Art of the possible: LLM-enhanced research methods for large scale qualitative data
LLMs provide unprecedented potential for analysing qualitative data at scale, but that potential cannot be achieved with ad-hoc chatbot interactions. We need structured, rigorous and auditable pipelines.
In this talk, Lee Mager, DSI Faculty Affiliate and Digital Innovation Lead at LSE Law School, draws on three large-scale research projects which:
- classify 100,000+ foreign investment projects against EU sustainability criteria
- code corporate governance documents from S&P 500 companies’ SEC filings across 25 years
- comparative analysis of news media discourse on critical raw materials
It addresses the practical and methodological challenges of deploying LLMs as automated 'method execution' assistants, carefully guided and evaluated by human researchers.
Key topics include:
- data curation (practical and legal constraints)

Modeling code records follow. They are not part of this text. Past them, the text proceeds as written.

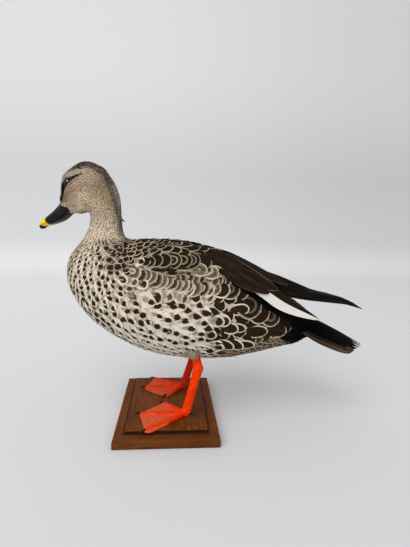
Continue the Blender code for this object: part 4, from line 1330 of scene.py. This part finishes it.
def make_bill(name, keys, power, narrow, tip_point, *nodes):
    """One half of the bill: squarish rings through its stations; nostril and nail are on the upper one."""
    fine = smooth_keys(keys, 46)
    turn = circle(40)
    side, high = (np.sign(v) * np.abs(v) ** (2 / power) for v in (np.cos(turn), np.sin(turn)))
    rings, marks = [], []
    for along, top, bottom, half in fine:
        middle = bottom + 0.25 * (top - bottom)
        tall = np.where(high > 0, top - middle, middle - bottom)
        up = middle + tall * high
        v = half * side * (1 - narrow * np.maximum(0, high) ** 2)
        if name == "bill_top":
            nostril = hump(along, 4.95, 0.28) * hump(high, 0.62, 0.16)
            v = v - np.sign(v) * 0.16 * nostril
            nail = ramp(8.1, 8.4, along) * ramp(0.5, 0.35, np.abs(v))
            up = up + 0.05 * nail * (high > 0) - 0.10 * nail * (high < 0)
        rings.append(on_head(np.stack([along + 0 * v, v, up], 1)))
        marks.append(np.stack([along + 0 * v, np.abs(v), (up - middle) / np.maximum(tall, 0.1)], 1))
    along, top, bottom, _ = fine[0]
    marks = np.concatenate([*marks, ((2.7, 0, 0), (9.0 if name == "bill_top" else 8.6, 0, -1))])
    shape, faces = tube(rings, on_head((along - 0.2, 0, 0.5 * (top + bottom))), on_head(tip_point))
    mesh = mesh_from(name, shape, faces)
    add_data(mesh, "where", marks)
    piece(name, mesh, horn, "bill_horn", *nodes)


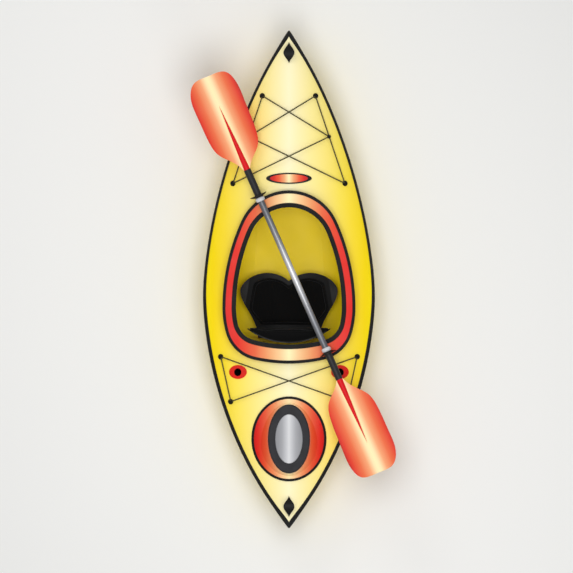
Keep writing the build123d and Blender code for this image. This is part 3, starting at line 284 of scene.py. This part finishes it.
def anodised_tube(name):
    """Drawn and anodised aluminium tube: a painted highlight at the grip and painted shade darkening
    towards the sleeves, fine lines along the draw."""
    material, tree, shader = new_material(name)
    place = object_place(tree)
    moved = add(tree, "ShaderNodeMapping", {"Vector": place, "Location": SHAFT_SHIFT,
                                            "Rotation": (0, 0, SHAFT_TURN)})
    reach = axis_reach(tree, moved.outputs["Vector"], "Y", TUBE_SHOWN)
    # painted highlight and shade: pale at the shaft's middle, darker towards the drip rings
    tree.links.new(blend_stops(tree, reach, GREY_TUBE), shader.inputs["Base Color"])
    stretch = add(tree, "ShaderNodeMapping", {"Vector": moved.outputs["Vector"], "Scale": (1, 0.02, 1)})
    lines = grain(tree, stretch.outputs["Vector"], 1.5, 2.0)
    drawn = add(tree, "ShaderNodeMapRange", {"Value": lines.outputs["Fac"], "To Min": 0.3,
                                             "To Max": 0.46})
    tree.links.new(drawn.outputs["Result"], shader.inputs["Roughness"])
    shader.inputs["Metallic"].default_value = 0.45
    return material


def brushed_metal(name, colour):
    """Bare metal of the given colour, lightly brushed."""
    material, tree, shader = new_material(name)
    shader.inputs["Base Color"].default_value = srgb(colour)
    tree.links.new(scuffed(tree, object_place(tree), 0.32, 0.06), shader.inputs["Roughness"])
    shader.inputs["Metallic"].default_value = 1.0
    return material


def blade_nylon(name, turn, shift):
    """Glass-filled nylon blade: red at the edges, a painted highlight paling it along the middle, a deep
    red spine, short glass flecks."""
    material, tree, shader = new_material(name)
    place = object_place(tree)
    moved = add(tree, "ShaderNodeMapping", {"Vector": place, "Location": shift, "Rotation": (0, 0, turn)})
    split = add(tree, "ShaderNodeSeparateXYZ", {"Vector": moved.outputs["Vector"]})
    across = axis_reach(tree, moved.outputs["Vector"], "X", BLADE_HALF)
    # painted highlight: pale along the blade's middle, red towards its edges
    skin = blend_stops(tree, across, RED_BLADE)
    # the spine narrows evenly from its root to nothing
    along = add(tree, "ShaderNodeMath", {0: split.outputs["Y"], 1: SPINE_ROOT}, operation="SUBTRACT")
    run = add(tree, "ShaderNodeMath", {0: along.outputs[0], 1: -1 / SPINE_RUN, 2: 1.0},
              operation="MULTIPLY_ADD")
    half = add(tree, "ShaderNodeMath", {0: run.outputs[0], 1: SPINE_HALF}, operation="MULTIPLY")
    away = add(tree, "ShaderNodeMath", {0: split.outputs["X"]}, operation="ABSOLUTE")
    inside = add(tree, "ShaderNodeMath", {0: away.outputs[0], 1: half.outputs[0]}, operation="LESS_THAN")
    mixed = add(tree, "ShaderNodeMix", {0: inside.outputs[0], 6: skin, 7: srgb("#D80A18")},
                data_type="RGBA")
    tree.links.new(mixed.outputs[2], shader.inputs["Base Color"])
    tree.links.new(scuffed(tree, place, 0.46, 0.05), shader.inputs["Roughness"])
    shader.inputs["Specular IOR Level"].default_value = DULL
    flecks = grain(tree, place, 3.0, 2.0)
    tree.links.new(relief(tree, flecks.outputs["Fac"], 0.08, 0.3), shader.inputs["Normal"])
    shader.inputs["IOR"].default_value = NYLON_IOR
    return material


# paddle frame, from the joint that turns the stern half on the shaft's own line
feather = next(j for j in frame["joints"] if j["name"] == "paddle_feather")
shaft_line = Vector(feather["axis"]).normalized()
shaft_middle = Vector(feather["pos_m"])
SHAFT_TURN = -math.atan2(-shaft_line.x, shaft_line.y)
turned = Matrix.Rotation(SHAFT_TURN, 3, "Z") @ shaft_middle
SHAFT_SHIFT = (-turned.x, -turned.y, 0.0)


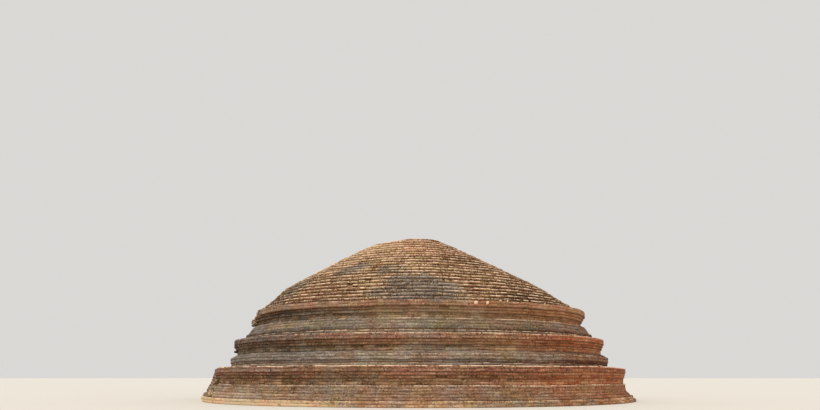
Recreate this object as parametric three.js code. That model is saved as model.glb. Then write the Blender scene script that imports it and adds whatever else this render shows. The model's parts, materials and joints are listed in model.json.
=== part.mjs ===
// A ruined brick stupa: three round terraces with moulded faces, each set back on the one
// below, and a low dome laid in stepped courses. The masonry is solid brick throughout, so
// each band of courses is a full disc that rests on the band under it.
// Millimetres, +Z up. The origin is the centre of the foot, at ground level.
// The front, with the broken rim of the upper cornice at its left end, faces -Y.

import * as THREE from "three";

// Driving dimensions: the height of one brick course in each terrace, and the radius of its
// cornice, from which the faces of its other bands are set out.
const LOWER = { name: "lower_terrace", course: 62, cornice: 5320 };
const MIDDLE = { name: "middle_terrace", course: 61, cornice: 4830 };
const UPPER = { name: "upper_terrace", course: 65, cornice: 4400 };
const DOME = { course: 89, courses: 23 };

// Each band from the foot up: its name, its number of courses, and how far its face stands
// out from the cornice at its foot and at its head. A minus sign is a face set back.
LOWER.bands = [
  { name: "foot", courses: 2, foot: 205, head: 205 },
  { name: "flare", courses: 2, foot: 105, head: 10 },
  { name: "wall", courses: 3, foot: 5, head: -5 },
  { name: "neck", courses: 2, foot: -52, head: -52 },
  { name: "lower_corbel", courses: 1, foot: -36, head: -36 },
  { name: "upper_corbel", courses: 1, foot: -19, head: -19 },
  { name: "cornice", courses: 2, foot: 0, head: 0 },
];
MIDDLE.bands = [
  { name: "base", courses: 2, foot: 65, head: 65 },
  { name: "moulding", courses: 2, foot: 88, head: 88 },
  { name: "weathering", courses: 1, foot: 55, head: -50 },
  { name: "neck", courses: 2, foot: -80, head: -80 },
  { name: "lower_corbel", courses: 1, foot: -54, head: -54 },
  { name: "upper_corbel", courses: 1, foot: -28, head: -28 },
  { name: "cornice", courses: 2, foot: 0, head: 0 },
];
UPPER.bands = [
  { name: "base", courses: 2, foot: 160, head: 140 },
  { name: "moulding", courses: 3, foot: 100, head: -30 },
  { name: "neck", courses: 2, foot: -120, head: -120 },
  { name: "lower_corbel", courses: 1, foot: -85, head: -85 },
  { name: "upper_corbel", courses: 1, foot: -46, head: -46 },
  { name: "cornice", courses: 2, foot: 0, head: 0, broken: true },
];

// Where the rim of the upper cornice has fallen: the bearings in degrees, counterclockwise
// from +X, between which it is gone, and how deep the break goes.
const BREAK = { from: 180, to: 206, depth: 120 };

// The dome's outline from its springing to its crown: height over the upper terrace, radius
// and lean towards +X. The dome has slumped a little to the left of the terraces' centre.
DOME.outline = [
  { height: 0, radius: 4330, lean: 0 },
  { height: 310, radius: 3880, lean: -60 },
  { height: 590, radius: 3550, lean: -120 },
  { height: 870, radius: 3070, lean: -140 },
  { height: 1150, radius: 2530, lean: -145 },
  { height: 1440, radius: 2000, lean: -195 },
  { height: 1720, radius: 1450, lean: -210 },
  { height: 1860, radius: 1195, lean: -200 },
  { height: 2047, radius: 710, lean: -50 },
];

// Facets round a full circle. The small courses near the crown need fewer.
const TERRACE_FACETS = 80;
const DOME_FACETS = 64;
const CROWN_FACETS = 40;
const CROWN_RADIUS = 2000;

// Fired brick in four states of weather, and which bands and courses are in which.
const BRICK = { red: 0x8a5038, brown: 0x6f5340, grey: 0x66605a, tan: 0x94704f };
const BAND_BRICK = {
  foot: "tan",
  flare: "brown",
  wall: "brown",
  base: "grey",
  moulding: "grey",
  weathering: "grey",
  neck: "brown",
  lower_corbel: "brown",
  upper_corbel: "red",
  cornice: "red",
};
const DOME_BRICK = ["tan", "brown"];

function brickwork(state) {
  return new THREE.MeshStandardMaterial({ color: BRICK[state], roughness: 0.94, metalness: 0 });
}

// A disc or slightly tapered drum of masonry that stands on z = 0.
function drum(footRadius, headRadius, height, facets) {
  const geometry = new THREE.CylinderGeometry(headRadius, footRadius, height, facets);
  geometry.rotateX(Math.PI / 2);
  geometry.translate(0, 0, height / 2);
  return geometry;
}

// A disc of masonry whose rim is gone between the two bearings of the break.
function brokenDrum(radius, height, facets) {
  const from = THREE.MathUtils.degToRad(BREAK.from);
  const to = THREE.MathUtils.degToRad(BREAK.to);
  const outline = new THREE.Shape();
  outline.absarc(0, 0, radius, to, from + 2 * Math.PI, false);
  outline.absarc(0, 0, radius - BREAK.depth, from, to, false);
  outline.closePath();
  // An arc is divided into twice as many facets as curveSegments says.
  const shape = { depth: height, bevelEnabled: false, curveSegments: facets / 2 };
  return new THREE.ExtrudeGeometry(outline, shape);
}

// Lays one terrace from the given height up, and returns its pieces and the height of its top.
function terracePieces(terrace, springing) {
  const pieces = [];
  let z = springing;
  for (const band of terrace.bands) {
    const height = band.courses * terrace.course;
    const foot = terrace.cornice + band.foot;
    const head = terrace.cornice + band.head;
    const geometry = band.broken
      ? brokenDrum(head, height, TERRACE_FACETS)
      : drum(foot, head, height, TERRACE_FACETS);
    const piece = new THREE.Mesh(geometry, brickwork(BAND_BRICK[band.name]));
    piece.name = `${terrace.name}_${band.name}`;
    piece.position.z = z;
    pieces.push(piece);
    z += height;
  }
  return { pieces, top: z };
}

// The dome's radius and lean at a height over its springing.
function domeAt(height) {
  const above = DOME.outline.find((point) => point.height >= height);
  const below = DOME.outline[DOME.outline.indexOf(above) - 1];
  const share = (height - below.height) / (above.height - below.height);
  return {
    radius: Math.round(THREE.MathUtils.lerp(below.radius, above.radius, share)),
    lean: Math.round(THREE.MathUtils.lerp(below.lean, above.lean, share)),
  };
}

// Lays the dome course by course. Each course meets the outline at its upper edge.
function domePieces(springing) {
  const pieces = [];
  for (let course = 1; course <= DOME.courses; course += 1) {
    const { radius, lean } = domeAt(course * DOME.course);
    const facets = radius > CROWN_RADIUS ? DOME_FACETS : CROWN_FACETS;
    const geometry = drum(radius, radius, DOME.course, facets);
    const piece = new THREE.Mesh(geometry, brickwork(DOME_BRICK[course % 2]));
    const number = String(course).padStart(2, "0");
    piece.name = course === DOME.courses ? "dome_crown" : `dome_course_${number}`;
    piece.position.set(lean, 0, springing + (course - 1) * DOME.course);
    pieces.push(piece);
  }
  return pieces;
}

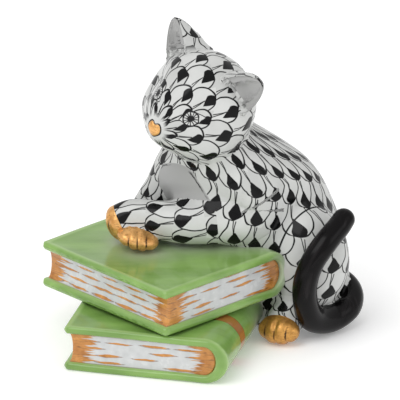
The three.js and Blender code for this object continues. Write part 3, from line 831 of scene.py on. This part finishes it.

- designing pipelines that combine deterministic code with targeted, researcher-guided and tightly-defined LLM micro-tasks
- keeping context windows small and tasks well-defined to minimise errors
- building audit trails through structured outputs and verbatim quotes
- constant iterations and evaluations for accuracy, validity and reproducibility through human review, internal consistency checks, cross-model verification, and prompt sensitivity testing.
LSE holds a wide range of events, covering many of the most controversial issues of the day, and speakers at our events may express views that cause offence. The views expressed by speakers at LSE events do not reflect the position or views of the London School of Economics and Political Science.